> _Records shown_:

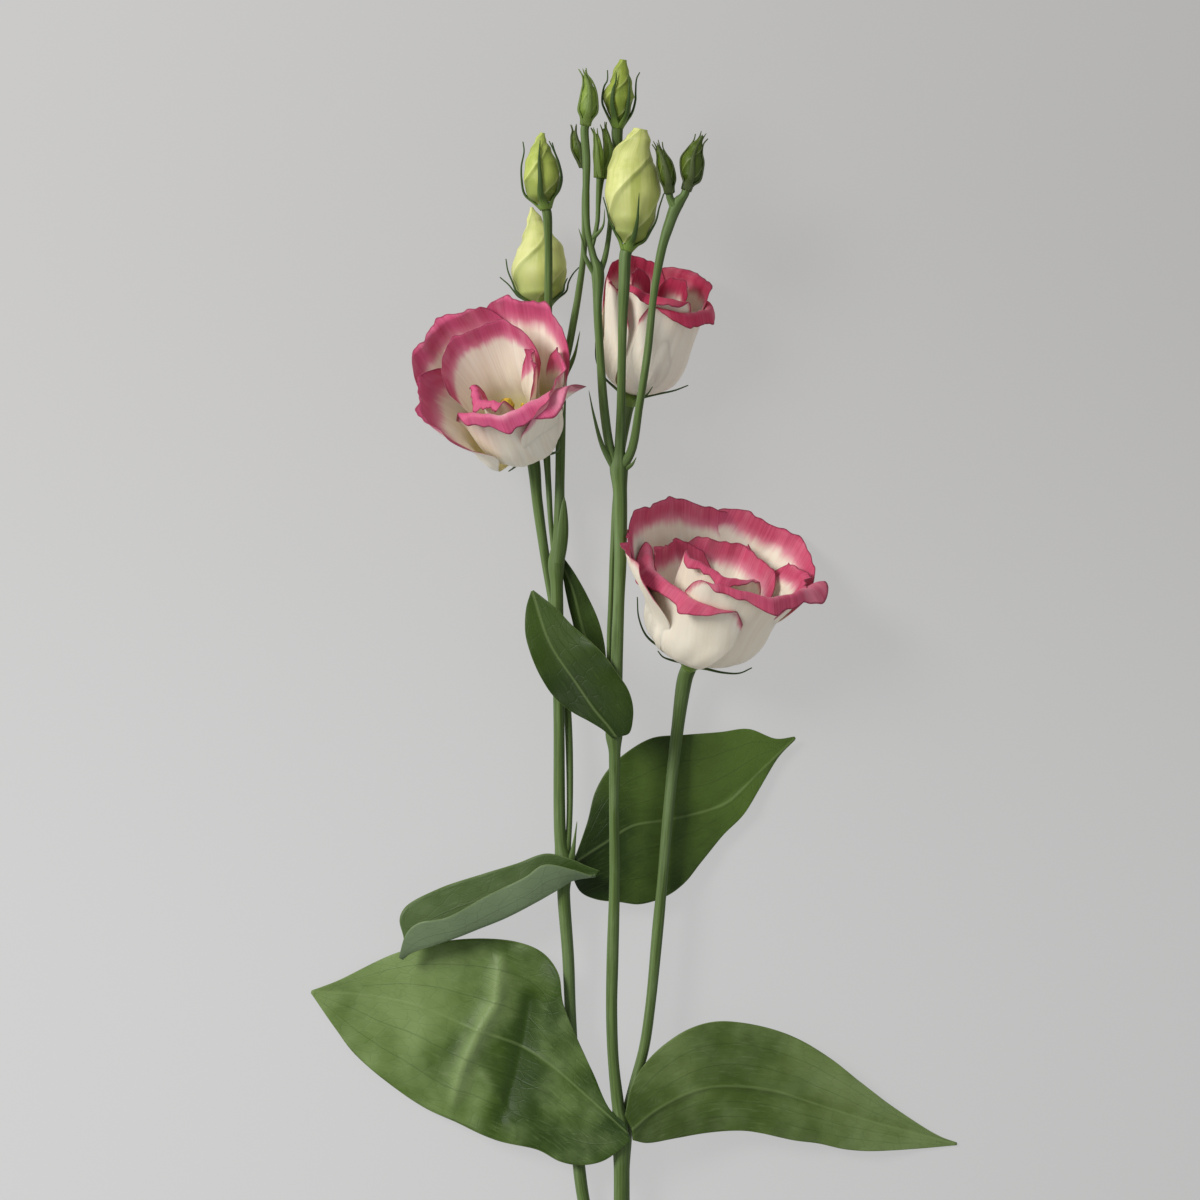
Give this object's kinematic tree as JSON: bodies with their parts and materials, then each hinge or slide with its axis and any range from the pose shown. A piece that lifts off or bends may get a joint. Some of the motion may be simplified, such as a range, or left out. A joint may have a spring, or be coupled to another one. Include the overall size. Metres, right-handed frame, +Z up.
{
  "type": "cut lisianthus flower",
  "caption": "Cut branching lisianthus spray lying on its back, with cream double blooms edged in pink, rolled buds, thin sepals and paired leaves.",
  "frame": {"origin": "on the surface that the spray lies on, under the middle of its bounding box", "axes": "+Y along the spray from the cut end to the buds, +Z up from the surface, +X to the right for a viewer who looks down with the buds at the top"},
  "size_m": [0.218, 0.4533, 0.0584],
  "materials": {
    "stem": "satin, fresh green stem",
    "leaf": "satin, dark green with a bluish bloom",
    "calyx": "matte, green",
    "petal": "matte, cream with a pink margin",
    "bud": "matte, pale yellow-green",
    "green_bud": "satin, mid green",
    "stamens": "matte, olive yellow"
  },
  "bodies": {
    "root": {"stem": "stem", "leaf_1": "leaf", "leaf_2": "leaf", "leaf_3": "leaf", "leaf_4": "leaf", "leaf_5": "leaf", "leaf_6": "leaf", "bloom_1": "petal", "bloom_1_calyx": "calyx", "bloom_1_stamens": "stamens", "bloom_2": "petal", "bloom_2_calyx": "calyx", "bloom_2_stamens": "stamens", "bloom_3": "petal", "bloom_3_calyx": "calyx", "bloom_3_stamens": "stamens", "bud_d": "bud", "bud_d_calyx": "calyx", "bud_e": "bud", "bud_e_calyx": "calyx", "bud_f": "bud", "bud_f_calyx": "calyx", "bud_g": "bud", "bud_g_calyx": "calyx", "bud_h": "green_bud", "bud_i": "green_bud", "bud_j": "green_bud", "bud_k": "green_bud", "bud_m": "green_bud", "bud_n": "green_bud"}
  },
  "joints": []
}
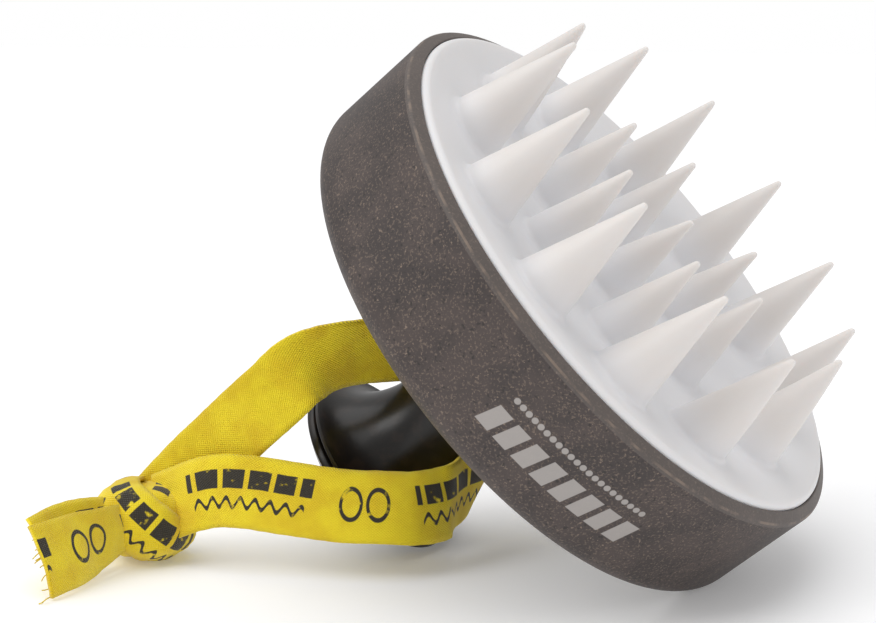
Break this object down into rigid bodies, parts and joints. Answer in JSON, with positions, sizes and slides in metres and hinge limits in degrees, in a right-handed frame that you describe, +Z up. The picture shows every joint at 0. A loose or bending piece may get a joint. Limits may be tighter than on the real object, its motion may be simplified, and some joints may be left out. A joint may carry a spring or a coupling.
{
  "type": "scalp massager brush",
  "caption": "Round hand brush with soft silicone cones on its face, a flared knob on its back to hold between the fingers, and a knotted ribbon loop to hang it by.",
  "frame": {"origin": "centre of the bounding box on the floor that the brush lies on", "axes": "+Z up; +X the level direction in which the brush's own axis points, from knot to cones; the brush's axis is 39.8 degrees above the floor in the XZ plane"},
  "size_m": [0.0928, 0.0798, 0.0684],
  "materials": {
    "composite": "matte, speckled bio-composite",
    "silicone": "soft satin, slightly translucent",
    "carrier_plastic": "as moulded",
    "knob_gloss": "semi-gloss",
    "screw_steel": "plain zinc",
    "ribbon": "woven"
  },
  "bodies": {
    "brush": {"body_shell": "composite", "silicone_pad": "silicone", "pad_carrier": "carrier_plastic", "carrier_screw_1": "screw_steel", "carrier_screw_2": "screw_steel", "carrier_screw_3": "screw_steel", "knob": "knob_gloss", "knob_cap": "knob_gloss", "knob_screw": "screw_steel", "knob_washer": "screw_steel"},
    "strap": {"strap_upper": "ribbon", "strap_wrap": "ribbon", "strap_lower": "ribbon", "strap_knot": "ribbon", "strap_tail_left": "ribbon", "strap_tail_right": "ribbon"}
  },
  "joints": [
    {"name": "strap_swivel", "type": "hinge", "parent": "brush", "child": "strap", "pos_m": [-0.00244, 0.00251, 0.02149], "axis": [0.7685, 0, 0.6398], "continuous": true}
  ]
}
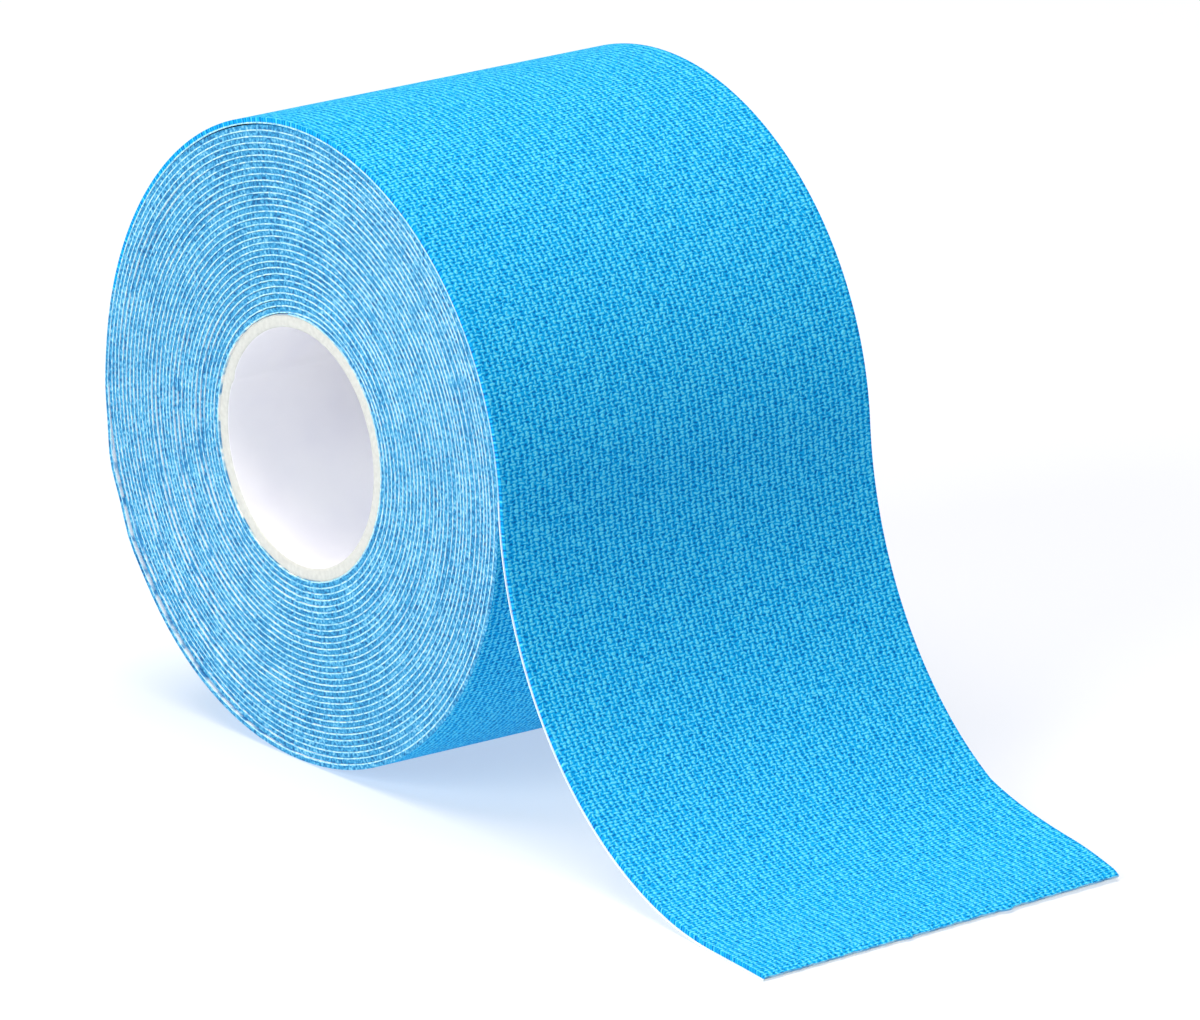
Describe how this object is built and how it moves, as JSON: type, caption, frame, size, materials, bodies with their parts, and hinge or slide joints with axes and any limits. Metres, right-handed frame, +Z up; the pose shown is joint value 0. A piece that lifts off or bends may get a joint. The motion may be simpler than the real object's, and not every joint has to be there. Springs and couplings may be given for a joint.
{
  "type": "elastic adhesive tape roll",
  "caption": "Roll of elastic cotton adhesive tape wound on a hollow core over backing paper, standing on its rim with a free tail that curves down to the table.",
  "frame": {"origin": "the point on the table under the middle of the roll, on the roll's flat where it stands", "axes": "+Y along the roll's axis towards its rear face, +X the way the drawn-off tail runs, +Z up"},
  "size_m": [0.1233, 0.055, 0.0715],
  "materials": {
    "core_plastic": "white moulded plastic, satin in the bore and matt on the rims",
    "elastic_cotton": "bright blue woven elastic cotton, dull, with a fine raised weave",
    "backing_paper": "white coated release paper, smooth"
  },
  "bodies": {
    "roll": {"core_tube": "core_plastic", "fabric_inner_winding": "elastic_cotton", "fabric_outer_winding": "elastic_cotton", "liner_winding": "backing_paper"},
    "tail": {"fabric_tail": "elastic_cotton", "liner_tail": "backing_paper"},
    "end_flap": {"fabric_end_flap": "elastic_cotton"}
  },
  "joints": [
    {"name": "tail_lift", "type": "hinge", "parent": "roll", "child": "tail", "pos_m": [0.03652, 0, 0.03798], "axis": [0, -1, 0], "range_deg": [0, 90]},
    {"name": "end_peel", "type": "hinge", "parent": "tail", "child": "end_flap", "pos_m": [0.07108, 0, 0.001], "axis": [0, -1, 0], "range_deg": [0, 120]}
  ]
}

> _Task directions_: Repeat the data precisely, reproducing every entry.

> _Task answer_:
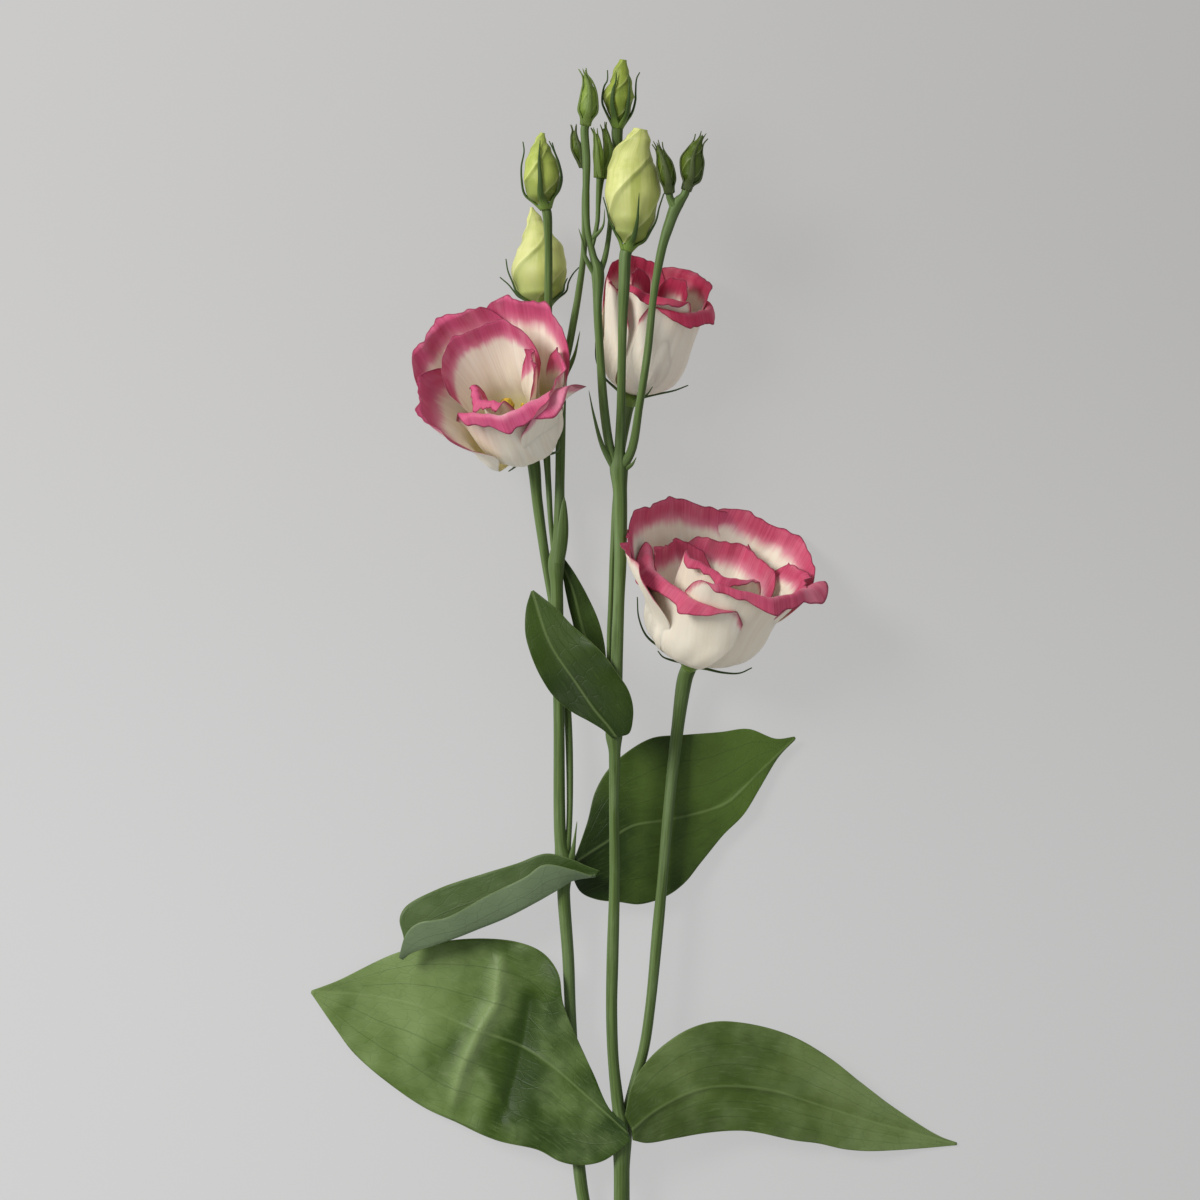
Give this object's kinematic tree as JSON: bodies with their parts and materials, then each hinge or slide with its axis and any range from the pose shown. A piece that lifts off or bends may get a joint. Some of the motion may be simplified, such as a range, or left out. A joint may have a spring, or be coupled to another one. Include the overall size. Metres, right-handed frame, +Z up.
{
  "type": "cut lisianthus flower",
  "caption": "Cut branching lisianthus spray lying on its back, with cream double blooms edged in pink, rolled buds, thin sepals and paired leaves.",
  "frame": {"origin": "on the surface that the spray lies on, under the middle of its bounding box", "axes": "+Y along the spray from the cut end to the buds, +Z up from the surface, +X to the right for a viewer who looks down with the buds at the top"},
  "size_m": [0.218, 0.4533, 0.0584],
  "materials": {
    "stem": "satin, fresh green stem",
    "leaf": "satin, dark green with a bluish bloom",
    "calyx": "matte, green",
    "petal": "matte, cream with a pink margin",
    "bud": "matte, pale yellow-green",
    "green_bud": "satin, mid green",
    "stamens": "matte, olive yellow"
  },
  "bodies": {
    "root": {"stem": "stem", "leaf_1": "leaf", "leaf_2": "leaf", "leaf_3": "leaf", "leaf_4": "leaf", "leaf_5": "leaf", "leaf_6": "leaf", "bloom_1": "petal", "bloom_1_calyx": "calyx", "bloom_1_stamens": "stamens", "bloom_2": "petal", "bloom_2_calyx": "calyx", "bloom_2_stamens": "stamens", "bloom_3": "petal", "bloom_3_calyx": "calyx", "bloom_3_stamens": "stamens", "bud_d": "bud", "bud_d_calyx": "calyx", "bud_e": "bud", "bud_e_calyx": "calyx", "bud_f": "bud", "bud_f_calyx": "calyx", "bud_g": "bud", "bud_g_calyx": "calyx", "bud_h": "green_bud", "bud_i": "green_bud", "bud_j": "green_bud", "bud_k": "green_bud", "bud_m": "green_bud", "bud_n": "green_bud"}
  },
  "joints": []
}
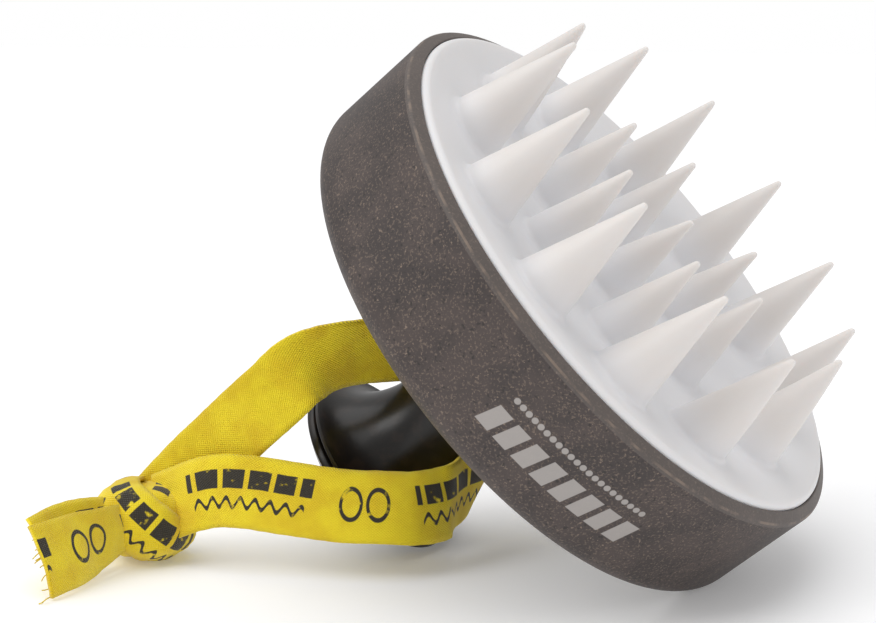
Break this object down into rigid bodies, parts and joints. Answer in JSON, with positions, sizes and slides in metres and hinge limits in degrees, in a right-handed frame that you describe, +Z up. The picture shows every joint at 0. A loose or bending piece may get a joint. Limits may be tighter than on the real object, its motion may be simplified, and some joints may be left out. A joint may carry a spring or a coupling.
{
  "type": "scalp massager brush",
  "caption": "Round hand brush with soft silicone cones on its face, a flared knob on its back to hold between the fingers, and a knotted ribbon loop to hang it by.",
  "frame": {"origin": "centre of the bounding box on the floor that the brush lies on", "axes": "+Z up; +X the level direction in which the brush's own axis points, from knot to cones; the brush's axis is 39.8 degrees above the floor in the XZ plane"},
  "size_m": [0.0928, 0.0798, 0.0684],
  "materials": {
    "composite": "matte, speckled bio-composite",
    "silicone": "soft satin, slightly translucent",
    "carrier_plastic": "as moulded",
    "knob_gloss": "semi-gloss",
    "screw_steel": "plain zinc",
    "ribbon": "woven"
  },
  "bodies": {
    "brush": {"body_shell": "composite", "silicone_pad": "silicone", "pad_carrier": "carrier_plastic", "carrier_screw_1": "screw_steel", "carrier_screw_2": "screw_steel", "carrier_screw_3": "screw_steel", "knob": "knob_gloss", "knob_cap": "knob_gloss", "knob_screw": "screw_steel", "knob_washer": "screw_steel"},
    "strap": {"strap_upper": "ribbon", "strap_wrap": "ribbon", "strap_lower": "ribbon", "strap_knot": "ribbon", "strap_tail_left": "ribbon", "strap_tail_right": "ribbon"}
  },
  "joints": [
    {"name": "strap_swivel", "type": "hinge", "parent": "brush", "child": "strap", "pos_m": [-0.00244, 0.00251, 0.02149], "axis": [0.7685, 0, 0.6398], "continuous": true}
  ]
}
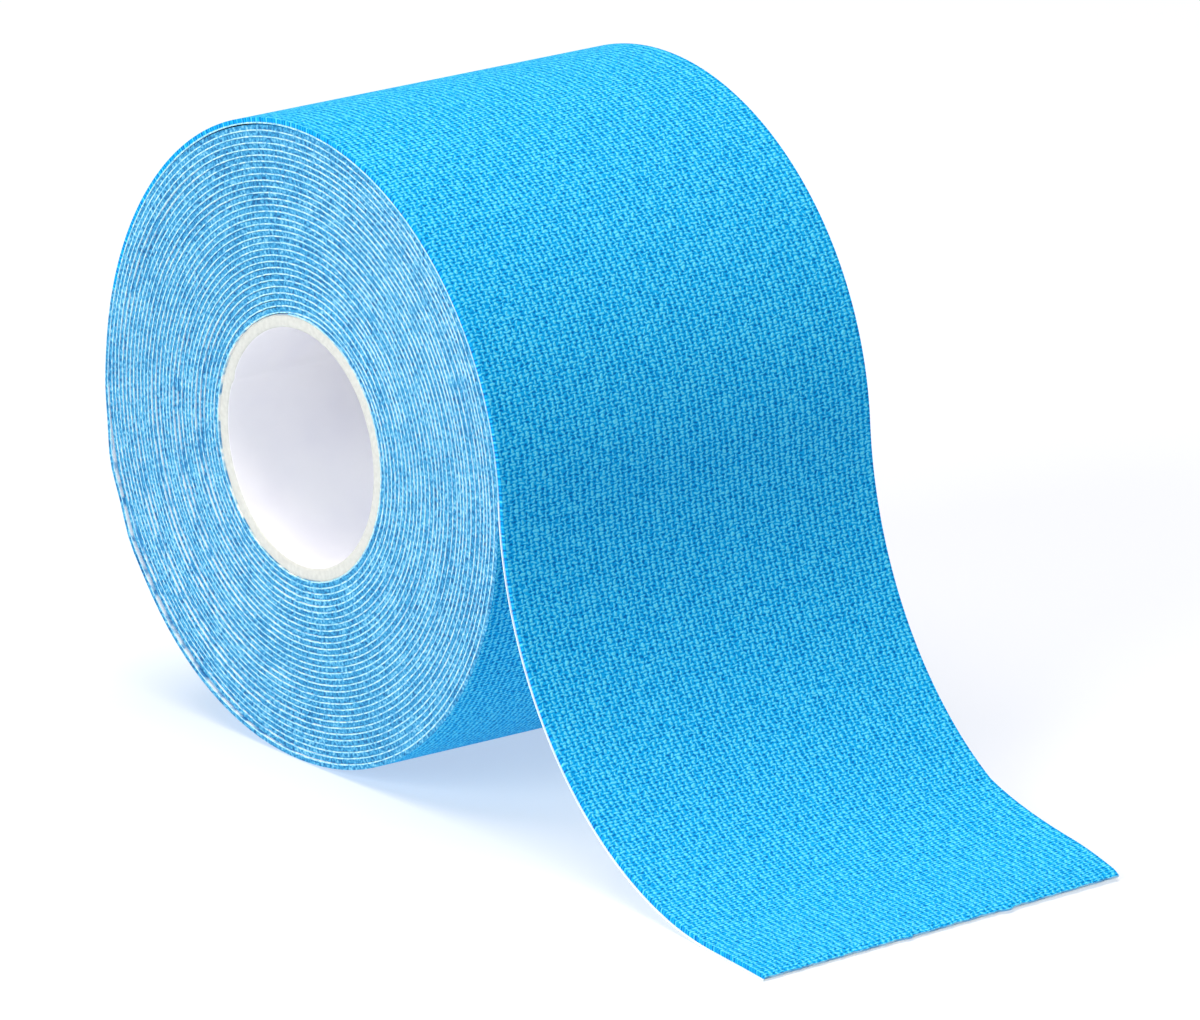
Describe how this object is built and how it moves, as JSON: type, caption, frame, size, materials, bodies with their parts, and hinge or slide joints with axes and any limits. Metres, right-handed frame, +Z up; the pose shown is joint value 0. A piece that lifts off or bends may get a joint. The motion may be simpler than the real object's, and not every joint has to be there. Springs and couplings may be given for a joint.
{
  "type": "elastic adhesive tape roll",
  "caption": "Roll of elastic cotton adhesive tape wound on a hollow core over backing paper, standing on its rim with a free tail that curves down to the table.",
  "frame": {"origin": "the point on the table under the middle of the roll, on the roll's flat where it stands", "axes": "+Y along the roll's axis towards its rear face, +X the way the drawn-off tail runs, +Z up"},
  "size_m": [0.1233, 0.055, 0.0715],
  "materials": {
    "core_plastic": "white moulded plastic, satin in the bore and matt on the rims",
    "elastic_cotton": "bright blue woven elastic cotton, dull, with a fine raised weave",
    "backing_paper": "white coated release paper, smooth"
  },
  "bodies": {
    "roll": {"core_tube": "core_plastic", "fabric_inner_winding": "elastic_cotton", "fabric_outer_winding": "elastic_cotton", "liner_winding": "backing_paper"},
    "tail": {"fabric_tail": "elastic_cotton", "liner_tail": "backing_paper"},
    "end_flap": {"fabric_end_flap": "elastic_cotton"}
  },
  "joints": [
    {"name": "tail_lift", "type": "hinge", "parent": "roll", "child": "tail", "pos_m": [0.03652, 0, 0.03798], "axis": [0, -1, 0], "range_deg": [0, 90]},
    {"name": "end_peel", "type": "hinge", "parent": "tail", "child": "end_flap", "pos_m": [0.07108, 0, 0.001], "axis": [0, -1, 0], "range_deg": [0, 120]}
  ]
}